1. 基本结构
入口类型 ConnectionPool
由一个 Hashmap pool
和一个 lru Lru
组成。
/// Connection pool
///
/// [ConnectionPool] holds reusable connections. A reusable connection is released to this pool to
/// be picked up by another user/request.
pub struct ConnectionPool<S> {
// TODO: n-way pools to reduce lock contention
pool: RwLock<HashMap<GroupKey, Arc<PoolNode<PoolConnection<S>>>>>,
lru: Lru<ID, ConnectionMeta>,
}
其中,pool
的 key 是 GroupKey
其实就是 u64;值是 Arc 包裹的 PoolNode
类型。
lru
的 ID
类型是 i32,值 ConnectionMeta
的结构如下:
/// the metadata of a connection
#[derive(Clone, Debug)]
pub struct ConnectionMeta {
/// The group key. All connections under the same key are considered the same for connection reuse.
pub key: GroupKey,
/// The unique ID of a connection.
pub id: ID,
}
可见实际上就是 pool
的 key + lru
的key。下面来区分一下这两个 key:
- GroupKey:
pool
中的 key。当我们需要发送一次 http 请求时,如果有多个现存 tcp 连接都能拿来使用,那么这些连接应当属于同一 host 、有着相同的 upstream socket address。

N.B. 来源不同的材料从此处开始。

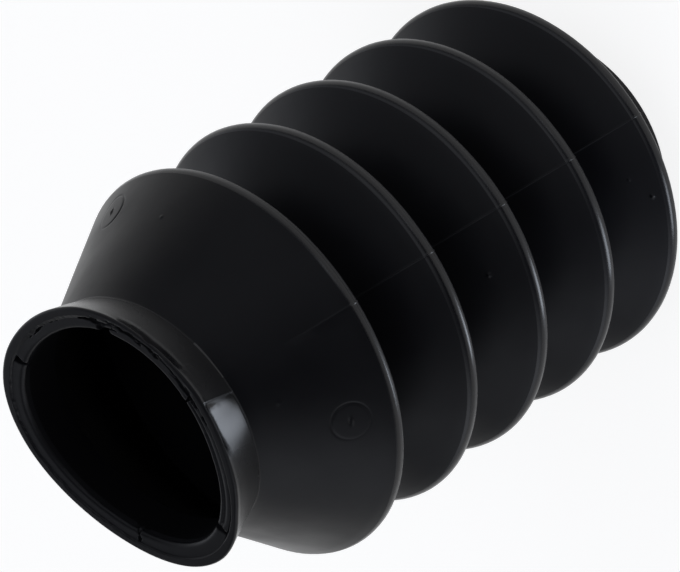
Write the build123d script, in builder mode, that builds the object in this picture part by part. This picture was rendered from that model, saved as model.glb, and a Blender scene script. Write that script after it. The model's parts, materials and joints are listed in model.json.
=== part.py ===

当这些连接被存放到连接池中,它们就应当有相同的GroupKey
,所以GroupKey
的计算方法很可能是对 host、ups socket addr 等值取哈希。 - id:
lru
中的 key ,用于标识一条唯一确定的连接。
因此设计思想比较明确,就是用 pool
来储存所有保活的连接,然后用 lru
来实现最久未使用的汰换,因此 lru
的映射关系是由 lru 自己的 key 映射到 pool
的 key,这样才能在汰换时定位到所需的 pool ,并从中删除不再需要的连接。
下面,我们先从细节出发,看看 pool
和 lru
各自的设计细节,最后再回归到 ConnectionPool
本身,看看最外层接口的设计。
2. lru 的设计
先来看下结构体定义。
pub struct Lru<K, T>
where
K: Send,
T: Send,
{
lru: RwLock<ThreadLocal<RefCell<LruCache<K, Node<T>>>>>,
size: usize,
drain: AtomicBool,
}
pub struct Node<T> {
pub close_notifier: Arc<Notify>,
pub meta: T,
}
设计比较简单,可以看到是 thread local 的封装了 LruCache
这个由同名 crate 提供的结构。
2.1. close_notifier
每个 lru 节点多带了一个 Arc<Notify>
,这是由 tokio 提供的一个同步工具。与另一种常见的通知工具————oneshot 类的 channel 不同,Notify
本身不能携带任何类型的数据。
在 Node
的实现中,包含了一个 notify_close()
方法:
impl<T> Node<T> {
// ... 省略
pub fn notify_close(&self) {
self.close_notifier.notify_one();
}
}
显而易见地,这是用来在 Node
被 lru 算法汰换时,进行一些通知操作。后面我们会看到,在 pingora 连接池中,这个通知会让被汰换的连接进入销毁流程。
2.2. lru 添加操作
添加操作也比较清晰,创建一个 lru node,然后返回其 close notifier。如果出现了汰换,则调用该汰换 node 的 notify_close()
方法,并把这个 node 的数据也一起返回。
pub fn add(&self, key: K, meta: T) -> (Arc<Notify>, Option<T>) {
let node = Node::new(meta);
let notifier = node.close_notifier.clone();
// TODO: check if the key is already in it
(notifier, self.put(key, node))
}
// put a node in and return the meta of the replaced node
pub fn put(&self, key: K, value: Node<T>) -> Option<T> {
if self.drain.load(Relaxed) {
value.notify_close(); // sort of hack to simulate being evicted right away
return None;
}
let lru = self.lru.read(); /* read lock */
let lru_cache = &mut *(lru
.get_or(|| RefCell::new(LruCache::unbounded()))
.borrow_mut());
lru_cache.put(key, value);
if lru_cache.len() > self.size {
match lru_cache.pop_lru() {
Some((_, v)) => {
// TODO: drop the lock here?
v.notify_close();
return Some(v.meta);
}
None => return None,
}
}
None
/* read lock dropped */
}
上面的 drain
是一个实际上没有被连接池使用的预留功能,其作用是驱逐 lru 中所有节点。当开始这个流程时,需要再给原子变量 self.drain
设置为 true,拒绝其他所有 add 操作。
由于代码中竟然没有提供把 self.drain
重新设为 false 的方法,使得 lru 一旦 drain 了就再也没法继续使用了,故这个接口没有实际用途。
3. pool 的设计
前面讲到,pool
是一个 hashmap,其 key 是 u64,value 的类型是 Arc<PoolNode<PoolConnection<S>>>
。
3.1. PoolNode
的设计
PoolNode
由一个热点队列 hot_queue
和一个存放剩余所有非热点连接的 Hashmap connections
组成。
需要注意的是,这个来自于 crate crossbeam_queue 的 hot_queue
本身是 lock-free 的,但当涉及到对队列中的指定 id 进行删除操作时,还是需要引入一个锁,防止同一个 id 被删两次。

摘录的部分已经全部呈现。